Urus continues to dominate Lamborghini UK registrations in 2026, now in hybrid-only SE form — but with Revuelto and Temerario adding to the mix, here's what the model split looks like.

Granular SMMT registration data for Lamborghini's individual UK model lines in 2026 has yet to be broken out publicly, but the broad picture is not in doubt: the Urus is still driving the vast majority of Lamborghinis sold in Britain, with the sports car range — Revuelto and Temerario — accounting for a much smaller share. What has shifted is how that Urus volume arrives: every car now wears a plug-in hybrid badge.

Urus: The Engine Behind the Numbers

When Lamborghini launched the Urus SUV in 2018, the brand's annual output roughly tripled. That is not a marketing claim — it is the structural reality behind every Lamborghini dealer's order bank. According to Car Magazine's full UK test of the Urus SE, the SUV "accounts for the vast majority of the cars Sant'Agata makes," a proportion that has held firm across markets including the UK.

The buyer profile reinforces why the Urus sustains such velocity. 70% of Urus owners are new to the brand, meaning the car functions as an entry point rather than a lateral move within the range. Meanwhile, 41% of owners are under 40 — a demographic that skews toward SUVs and is less attached to Lamborghini's supercar heritage. That combination of conquest buyers and a younger base keeps residuals strong and wait times elevated at UK dealers.

Urus SE Takes Over as the Only SUV Option

In 2026, the Urus model hierarchy simplified significantly. The Urus S and Urus Performante have both been retired, leaving the Urus SE as the single available configuration. This is not a downgrade: the SE delivers 800bhp from a twin-turbocharged 4.0-litre V8 paired with a 141kW rear electric motor fed by a 25.9kWh battery — good for a claimed 37 miles of EV range and 51g/km CO2.

That CO2 figure matters for UK company-car drivers and for Benefit-in-Kind tax calculations. At 51g/km, the Urus SE qualifies for meaningfully lower BIK rates than its predecessor, which could modestly widen the pool of UK buyers justifying it through a business.

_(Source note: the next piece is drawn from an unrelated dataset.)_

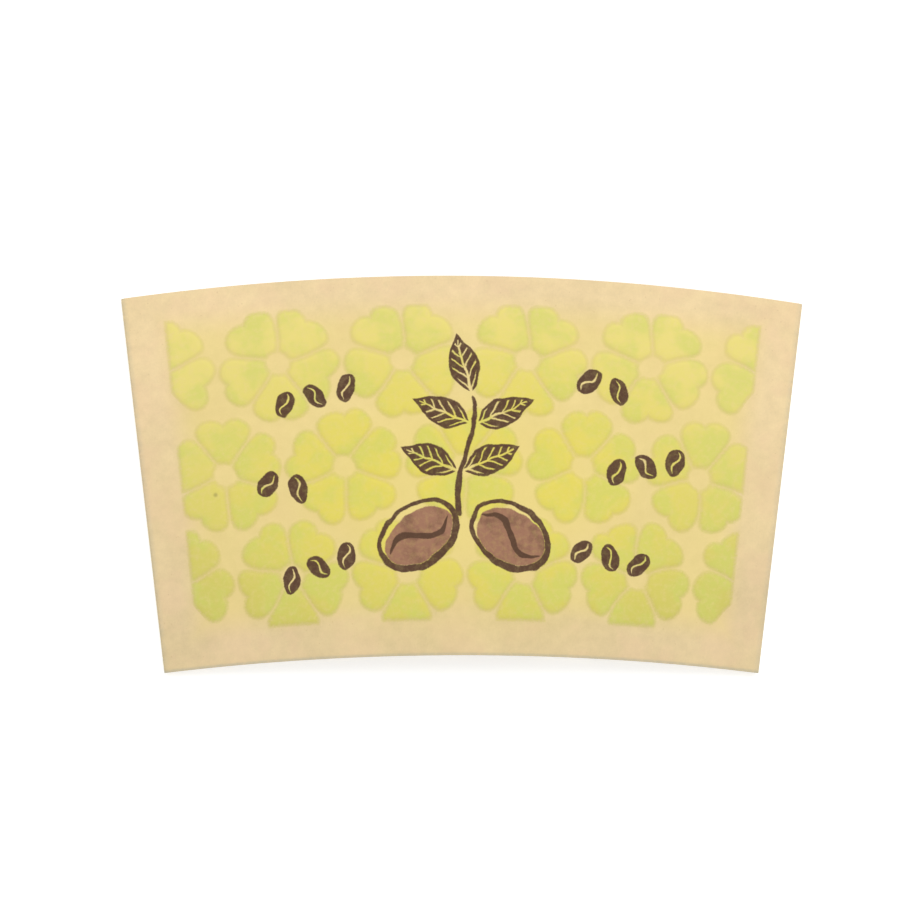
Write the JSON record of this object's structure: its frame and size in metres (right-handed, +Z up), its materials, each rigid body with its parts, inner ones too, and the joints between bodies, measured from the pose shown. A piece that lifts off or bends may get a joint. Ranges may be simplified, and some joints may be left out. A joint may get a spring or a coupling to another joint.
{
  "type": "coffee cup sleeve",
  "caption": "Paperboard sleeve for a hot drink cup, folded flat and glued at the back, with embossed, printed blossoms on the front.",
  "frame": {"origin": "on the ground under the middle of the outline, with the sleeve lying on its back panel", "axes": "+Z up out of the front panel, +Y towards the wide edge, +X to the right of the front panel"},
  "size_m": [0.1336, 0.0766, 0.0078],
  "materials": {
    "kraft_board": "uncoated kraft board, matte, printed in pale green and two browns"
  },
  "bodies": {
    "root": {"cup_sleeve": "kraft_board"}
  },
  "joints": []
}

It also sidesteps London's Ultra Low Emission Zone charges when running on battery — a practical consideration for the urban clientele Lamborghini is targeting.

The result is that the Urus SE is both the volume leader and the only Urus on sale, giving Lamborghini's UK dealers a clean, unified stock position rather than a split between S and Performante variants.

Revuelto and Temerario: Halo Cars, Not Volume Cars

The Revuelto (which replaced the Aventador) and the newer Temerario (replacing the Huracán) complete Lamborghini's three-model UK lineup — all three are now PHEVs. But neither is a sales volume story in the way the Urus is.

Mid-engined supercars of this price and performance level sell in hundreds globally, not thousands, and UK allocations are correspondingly tight. Dealer intelligence suggests Revuelto demand has not been the constraint — supply has, with production prioritised for established Lamborghini collectors and early configurators. The Temerario, being newer to market, is still building its UK order pipeline.

What this means in practice: if a Lamborghini is sitting on a UK forecourt, it is almost certainly not a Urus SE. The SUV sells before it arrives. Unsold demonstrators or pre-registered stock are more likely to be Revuelto or Temerario units where an individual customer order fell through — a rare occurrence, but it happens.

The PHEV Transition and What It Means for UK Buyers

The full shift to plug-in hybrid powertrains across the entire Lamborghini range is a significant structural change for UK sales dynamics. Every new car now requires a buyer comfortable with PHEV ownership — charging infrastructure, battery degradation questions, and BIK implications all enter the conversation.

For the Urus SE, that calculus is straightforward enough. Its 37-mile real-world electric range (Car Magazine recorded around 30 miles on a UK test) handles urban use cases cleanly, and the 7kW AC charging ceiling means a home wallbox fills it in roughly three hours. For a second or third car in a high-income household — which describes most UK Urus buyers — this is workable.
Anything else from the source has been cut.